» **What the task asks**: Write out the whole listing exactly as it stands.
————
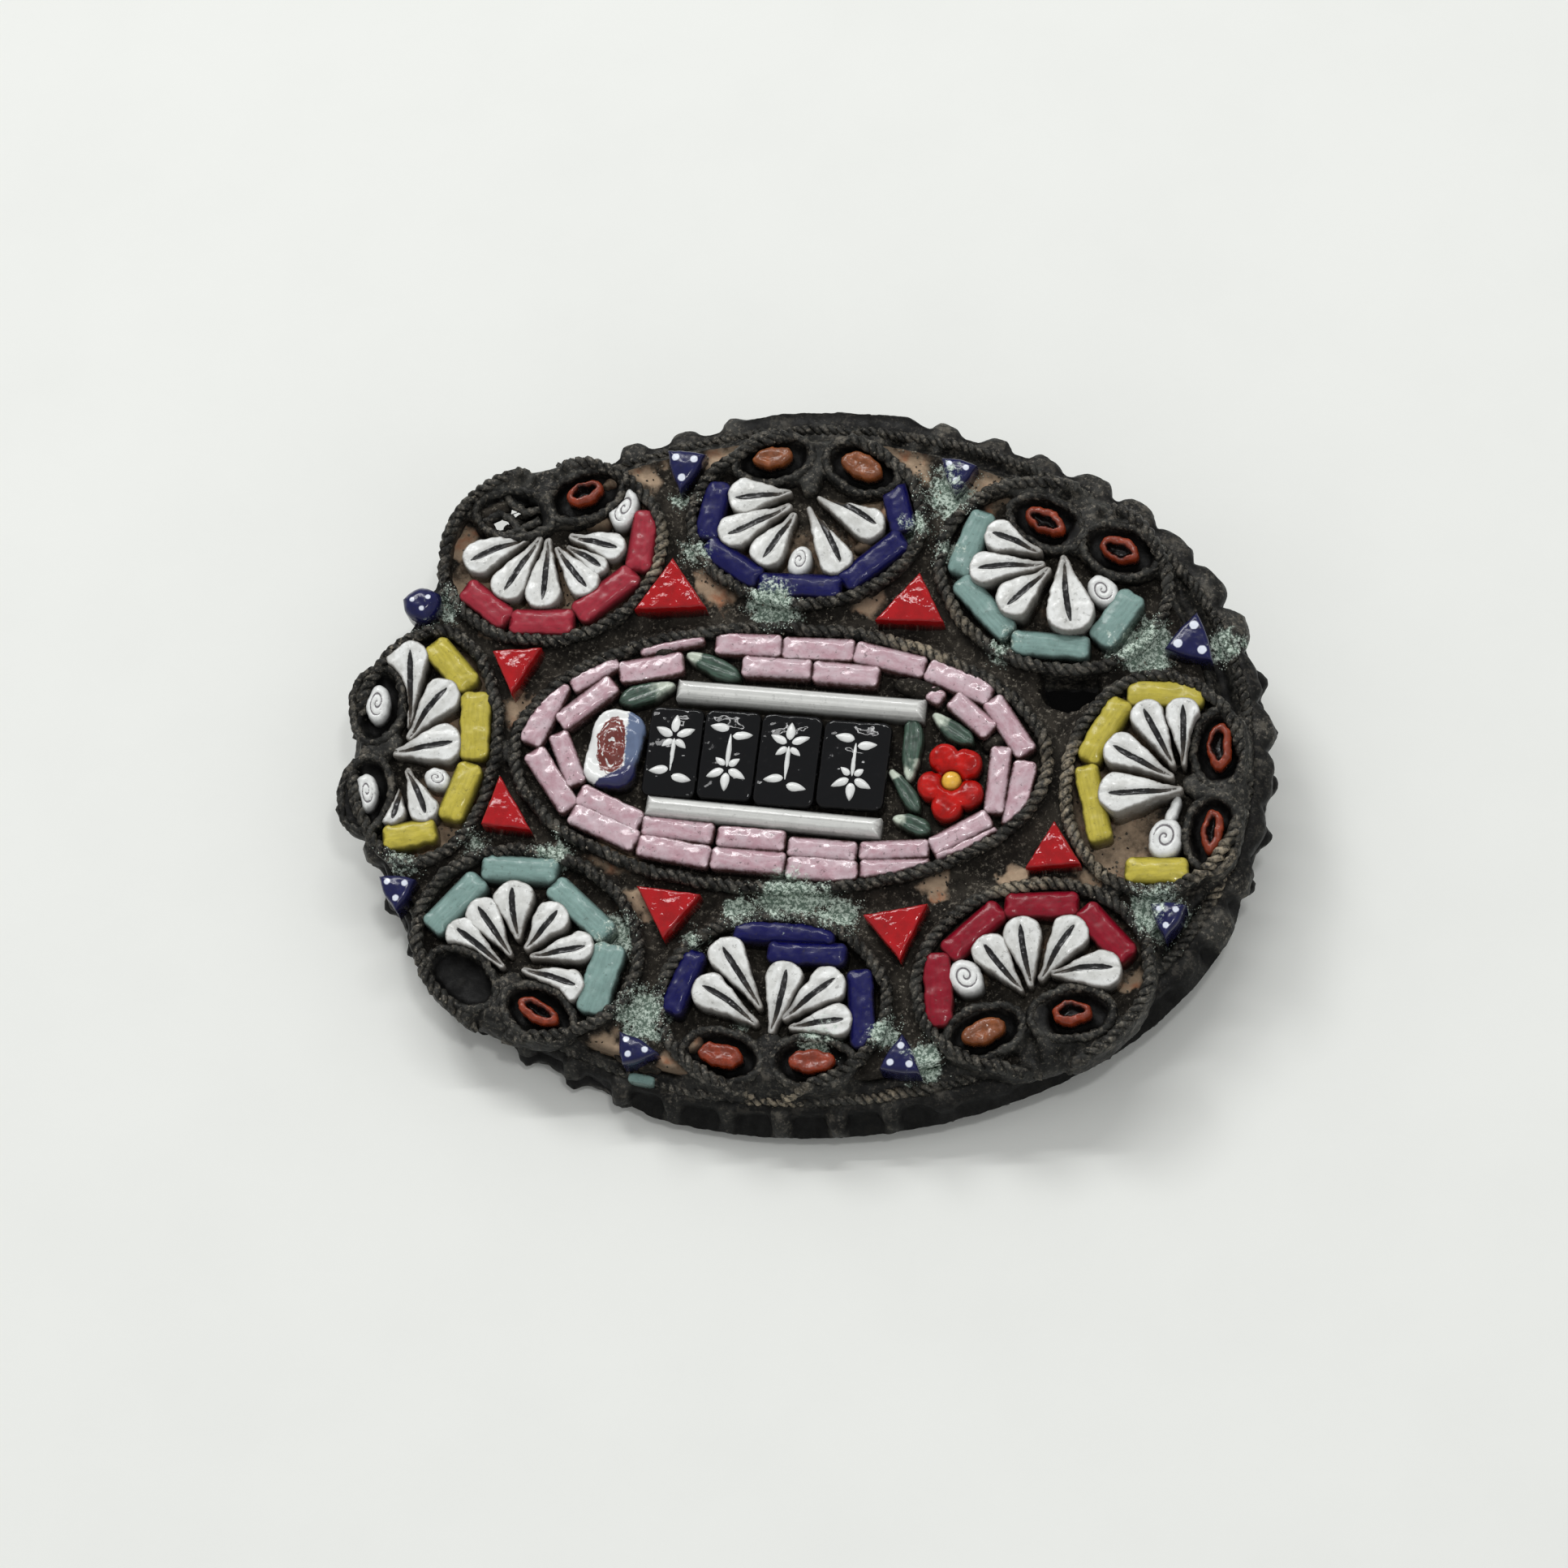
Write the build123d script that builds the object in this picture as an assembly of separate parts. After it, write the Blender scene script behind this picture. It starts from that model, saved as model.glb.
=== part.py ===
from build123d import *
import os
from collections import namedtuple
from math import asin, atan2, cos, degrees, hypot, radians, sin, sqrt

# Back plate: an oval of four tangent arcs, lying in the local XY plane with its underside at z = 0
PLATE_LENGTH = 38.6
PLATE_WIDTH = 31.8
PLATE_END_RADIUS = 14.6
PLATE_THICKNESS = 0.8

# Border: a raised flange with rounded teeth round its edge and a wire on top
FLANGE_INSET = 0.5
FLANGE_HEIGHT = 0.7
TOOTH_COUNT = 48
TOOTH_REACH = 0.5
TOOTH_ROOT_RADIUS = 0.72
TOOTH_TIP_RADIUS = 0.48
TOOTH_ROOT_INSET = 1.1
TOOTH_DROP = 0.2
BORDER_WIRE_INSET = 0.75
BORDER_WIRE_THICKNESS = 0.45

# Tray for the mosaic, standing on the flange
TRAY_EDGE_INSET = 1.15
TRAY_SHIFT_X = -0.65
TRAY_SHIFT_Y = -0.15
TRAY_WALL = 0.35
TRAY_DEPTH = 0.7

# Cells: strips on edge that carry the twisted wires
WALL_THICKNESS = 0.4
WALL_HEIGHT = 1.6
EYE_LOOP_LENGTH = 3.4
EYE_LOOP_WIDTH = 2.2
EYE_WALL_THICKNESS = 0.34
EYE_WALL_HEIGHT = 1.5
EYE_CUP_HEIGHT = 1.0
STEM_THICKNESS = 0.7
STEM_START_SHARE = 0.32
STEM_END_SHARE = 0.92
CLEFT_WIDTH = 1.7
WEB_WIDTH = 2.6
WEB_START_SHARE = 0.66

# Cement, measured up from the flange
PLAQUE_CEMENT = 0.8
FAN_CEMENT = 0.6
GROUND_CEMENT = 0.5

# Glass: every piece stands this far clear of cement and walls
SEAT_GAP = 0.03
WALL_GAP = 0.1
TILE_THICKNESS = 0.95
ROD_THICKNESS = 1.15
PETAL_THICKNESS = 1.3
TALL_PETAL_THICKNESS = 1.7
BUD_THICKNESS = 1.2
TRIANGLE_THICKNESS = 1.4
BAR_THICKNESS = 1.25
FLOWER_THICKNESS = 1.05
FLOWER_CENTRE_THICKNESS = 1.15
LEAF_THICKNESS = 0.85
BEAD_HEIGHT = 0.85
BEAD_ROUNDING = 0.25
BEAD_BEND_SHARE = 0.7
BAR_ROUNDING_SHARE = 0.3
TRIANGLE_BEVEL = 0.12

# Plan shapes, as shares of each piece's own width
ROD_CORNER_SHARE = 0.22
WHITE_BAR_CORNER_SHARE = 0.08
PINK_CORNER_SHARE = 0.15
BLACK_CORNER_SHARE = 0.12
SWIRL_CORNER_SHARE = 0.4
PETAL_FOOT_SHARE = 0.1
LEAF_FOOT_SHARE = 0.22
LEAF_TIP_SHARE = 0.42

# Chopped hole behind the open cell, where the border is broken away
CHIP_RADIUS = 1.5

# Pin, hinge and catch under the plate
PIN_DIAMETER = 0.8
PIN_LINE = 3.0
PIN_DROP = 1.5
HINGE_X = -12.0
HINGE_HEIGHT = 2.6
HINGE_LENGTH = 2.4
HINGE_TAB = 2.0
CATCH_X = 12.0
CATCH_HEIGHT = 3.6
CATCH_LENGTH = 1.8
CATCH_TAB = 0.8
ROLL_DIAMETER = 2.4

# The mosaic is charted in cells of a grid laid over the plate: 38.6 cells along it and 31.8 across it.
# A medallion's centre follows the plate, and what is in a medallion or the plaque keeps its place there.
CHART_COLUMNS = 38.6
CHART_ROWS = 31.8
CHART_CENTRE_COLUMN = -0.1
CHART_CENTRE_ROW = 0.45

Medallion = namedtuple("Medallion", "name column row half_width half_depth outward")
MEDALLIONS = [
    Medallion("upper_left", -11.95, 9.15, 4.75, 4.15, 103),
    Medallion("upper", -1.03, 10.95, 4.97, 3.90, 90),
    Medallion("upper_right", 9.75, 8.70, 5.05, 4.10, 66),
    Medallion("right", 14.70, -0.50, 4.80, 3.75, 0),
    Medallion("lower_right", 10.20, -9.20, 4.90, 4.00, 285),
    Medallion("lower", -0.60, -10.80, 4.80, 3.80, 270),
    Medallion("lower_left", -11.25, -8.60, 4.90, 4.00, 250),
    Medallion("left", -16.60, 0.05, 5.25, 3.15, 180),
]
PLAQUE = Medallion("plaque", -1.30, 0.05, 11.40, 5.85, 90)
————
» **Solution to the problem**:
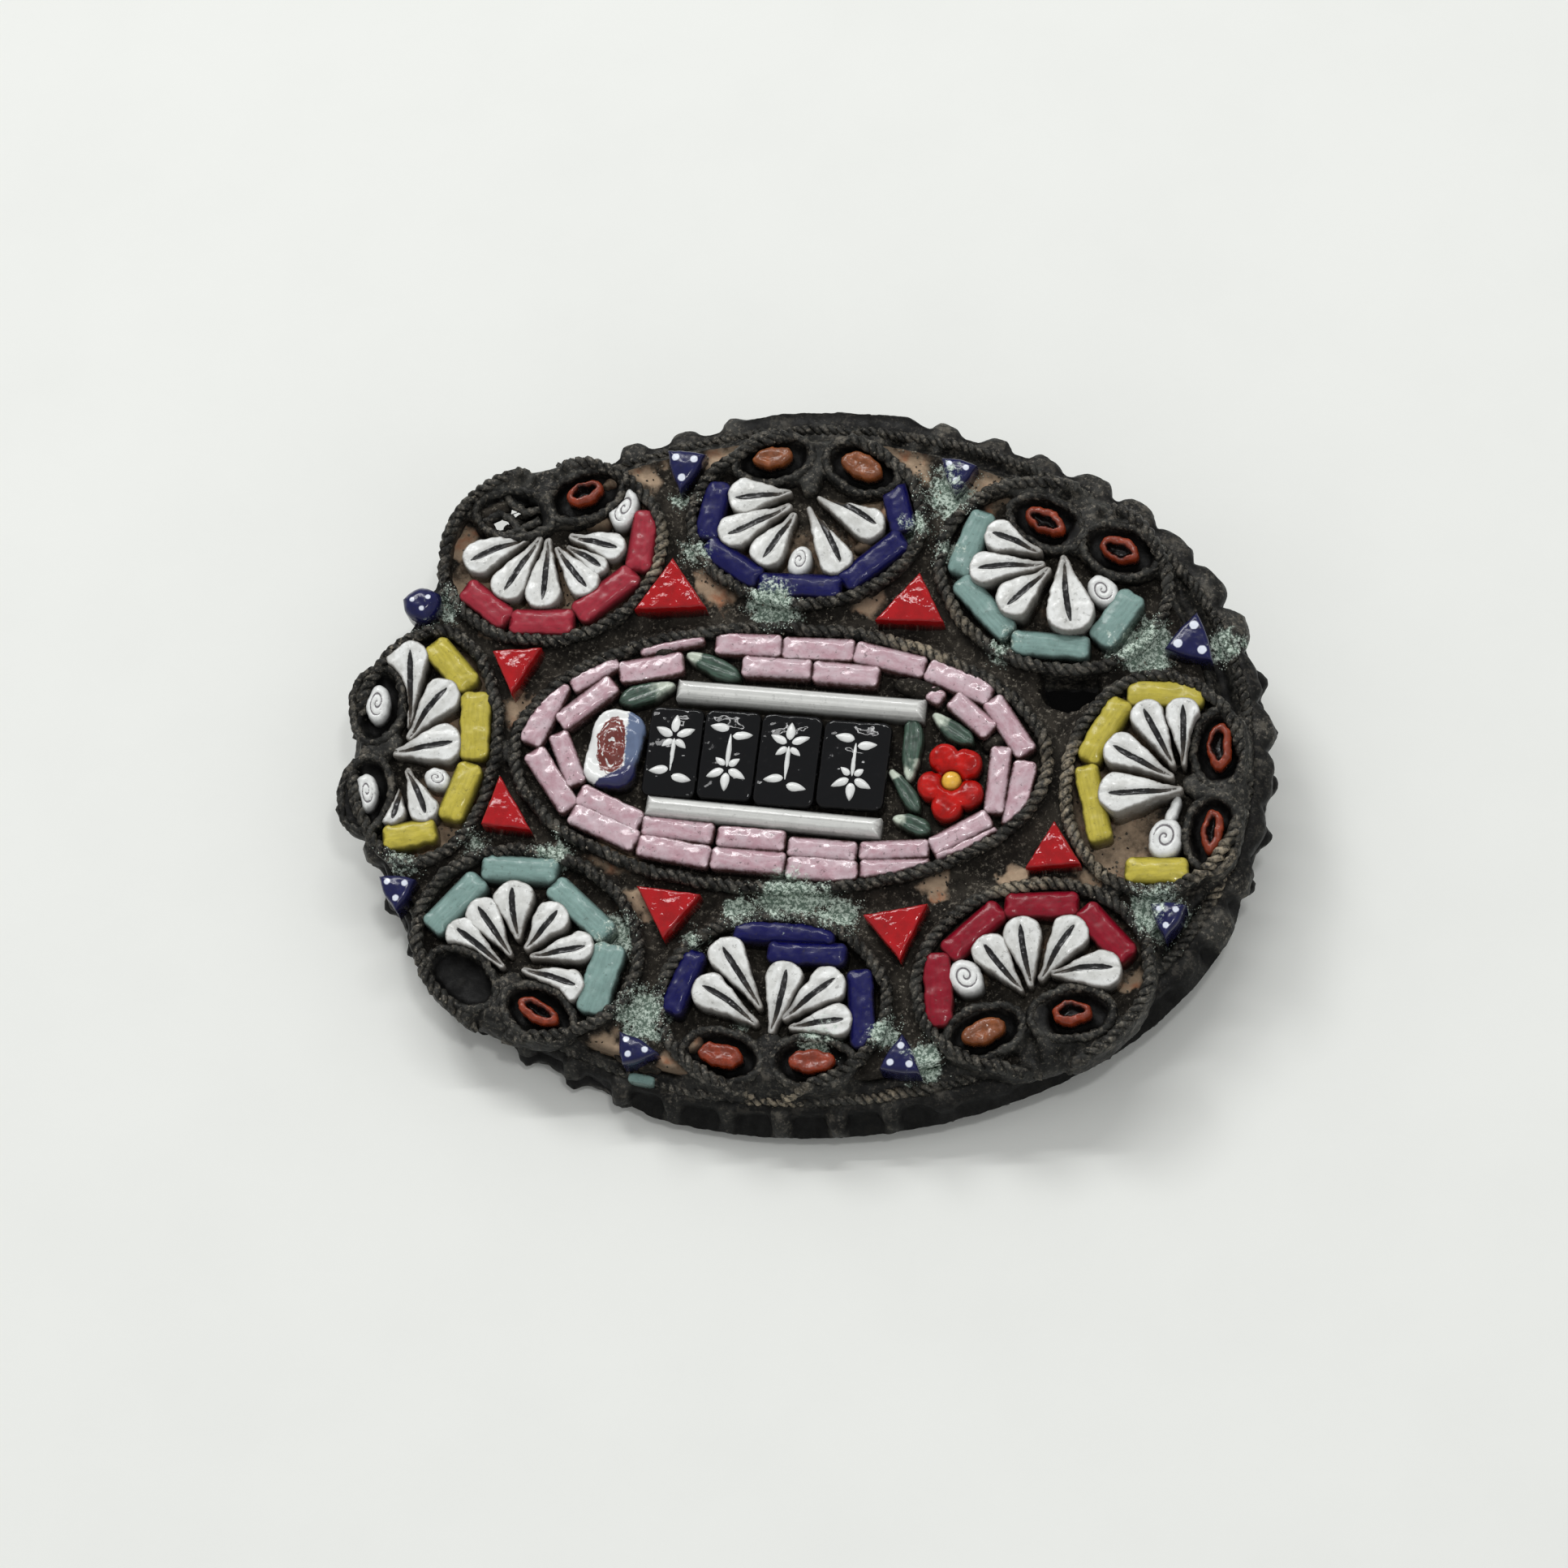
Write the build123d script that builds the object in this picture as an assembly of separate parts. After it, write the Blender scene script behind this picture. It starts from that model, saved as model.glb.
=== part.py ===
from build123d import *
import os
from collections import namedtuple
from math import asin, atan2, cos, degrees, hypot, radians, sin, sqrt

# Back plate: an oval of four tangent arcs, lying in the local XY plane with its underside at z = 0
PLATE_LENGTH = 38.6
PLATE_WIDTH = 31.8
PLATE_END_RADIUS = 14.6
PLATE_THICKNESS = 0.8

# Border: a raised flange with rounded teeth round its edge and a wire on top
FLANGE_INSET = 0.5
FLANGE_HEIGHT = 0.7
TOOTH_COUNT = 48
TOOTH_REACH = 0.5
TOOTH_ROOT_RADIUS = 0.72
TOOTH_TIP_RADIUS = 0.48
TOOTH_ROOT_INSET = 1.1
TOOTH_DROP = 0.2
BORDER_WIRE_INSET = 0.75
BORDER_WIRE_THICKNESS = 0.45

# Tray for the mosaic, standing on the flange
TRAY_EDGE_INSET = 1.15
TRAY_SHIFT_X = -0.65
TRAY_SHIFT_Y = -0.15
TRAY_WALL = 0.35
TRAY_DEPTH = 0.7

# Cells: strips on edge that carry the twisted wires
WALL_THICKNESS = 0.4
WALL_HEIGHT = 1.6
EYE_LOOP_LENGTH = 3.4
EYE_LOOP_WIDTH = 2.2
EYE_WALL_THICKNESS = 0.34
EYE_WALL_HEIGHT = 1.5
EYE_CUP_HEIGHT = 1.0
STEM_THICKNESS = 0.7
STEM_START_SHARE = 0.32
STEM_END_SHARE = 0.92
CLEFT_WIDTH = 1.7
WEB_WIDTH = 2.6
WEB_START_SHARE = 0.66

# Cement, measured up from the flange
PLAQUE_CEMENT = 0.8
FAN_CEMENT = 0.6
GROUND_CEMENT = 0.5

# Glass: every piece stands this far clear of cement and walls
SEAT_GAP = 0.03
WALL_GAP = 0.1
TILE_THICKNESS = 0.95
ROD_THICKNESS = 1.15
PETAL_THICKNESS = 1.3
TALL_PETAL_THICKNESS = 1.7
BUD_THICKNESS = 1.2
TRIANGLE_THICKNESS = 1.4
BAR_THICKNESS = 1.25
FLOWER_THICKNESS = 1.05
FLOWER_CENTRE_THICKNESS = 1.15
LEAF_THICKNESS = 0.85
BEAD_HEIGHT = 0.85
BEAD_ROUNDING = 0.25
BEAD_BEND_SHARE = 0.7
BAR_ROUNDING_SHARE = 0.3
TRIANGLE_BEVEL = 0.12

# Plan shapes, as shares of each piece's own width
ROD_CORNER_SHARE = 0.22
WHITE_BAR_CORNER_SHARE = 0.08
PINK_CORNER_SHARE = 0.15
BLACK_CORNER_SHARE = 0.12
SWIRL_CORNER_SHARE = 0.4
PETAL_FOOT_SHARE = 0.1
LEAF_FOOT_SHARE = 0.22
LEAF_TIP_SHARE = 0.42

# Chopped hole behind the open cell, where the border is broken away
CHIP_RADIUS = 1.5

# Pin, hinge and catch under the plate
PIN_DIAMETER = 0.8
PIN_LINE = 3.0
PIN_DROP = 1.5
HINGE_X = -12.0
HINGE_HEIGHT = 2.6
HINGE_LENGTH = 2.4
HINGE_TAB = 2.0
CATCH_X = 12.0
CATCH_HEIGHT = 3.6
CATCH_LENGTH = 1.8
CATCH_TAB = 0.8
ROLL_DIAMETER = 2.4

# The mosaic is charted in cells of a grid laid over the plate: 38.6 cells along it and 31.8 across it.
# A medallion's centre follows the plate, and what is in a medallion or the plaque keeps its place there.
CHART_COLUMNS = 38.6
CHART_ROWS = 31.8
CHART_CENTRE_COLUMN = -0.1
CHART_CENTRE_ROW = 0.45

Medallion = namedtuple("Medallion", "name column row half_width half_depth outward")
MEDALLIONS = [
    Medallion("upper_left", -11.95, 9.15, 4.75, 4.15, 103),
    Medallion("upper", -1.03, 10.95, 4.97, 3.90, 90),
    Medallion("upper_right", 9.75, 8.70, 5.05, 4.10, 66),
    Medallion("right", 14.70, -0.50, 4.80, 3.75, 0),
    Medallion("lower_right", 10.20, -9.20, 4.90, 4.00, 285),
    Medallion("lower", -0.60, -10.80, 4.80, 3.80, 270),
    Medallion("lower_left", -11.25, -8.60, 4.90, 4.00, 250),
    Medallion("left", -16.60, 0.05, 5.25, 3.15, 180),
]
PLAQUE = Medallion("plaque", -1.30, 0.05, 11.40, 5.85, 90)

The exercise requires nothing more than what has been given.